Watching the play, my heart broke open. I thought to my own experiences at the World Trade Center as a child, visiting with my grandmother, walking around the area. I thought of how a symbol of New York--it’s skyline--was forever altered by the terrible choices of others. And I thought of the kindness of thousands in Gander, of millions in New York and around the world who worked to help one another after great tragedy. I thought of the famous words of Mr. Rodgers’ mother “Look for the helpers”. What this play taught is that it is not enough just to LOOK for them, we have to BE the helpers. What made Gander special was that the entire town got together to BE the helpers. What if we did not wait for tragedy to be the helpers? What would that world look like?

When I say the Yizkor prayers, I think of those who regularly helped others.
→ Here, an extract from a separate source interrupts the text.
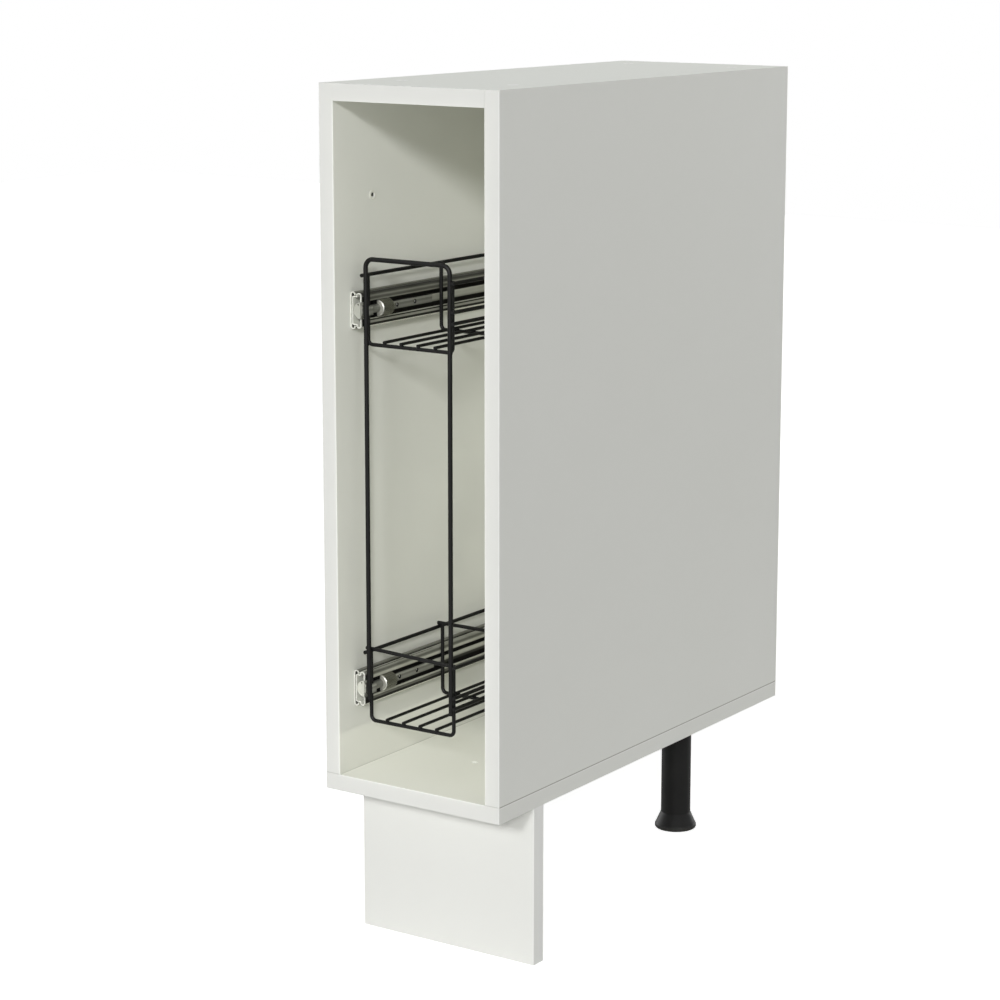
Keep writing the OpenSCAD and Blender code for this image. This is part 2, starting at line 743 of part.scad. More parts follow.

I think of loved ones who made a difference, in their own small ways. The memories we have of those we love are often them at their best--the examples they set, the good choices they made, the way they made the world better. We try to emulate them at their best, at our best.

Yet we know that not every parent or loved one was that ideal. Some caused great pain. As we remember, as we desire to emulate their best qualities, we can acknowledge the pain that their worst brought out, too. May such an acknowledgement bring healing to our souls and theirs. As our hearts break, may we be inspired to heal not only ourselves, but the world around us.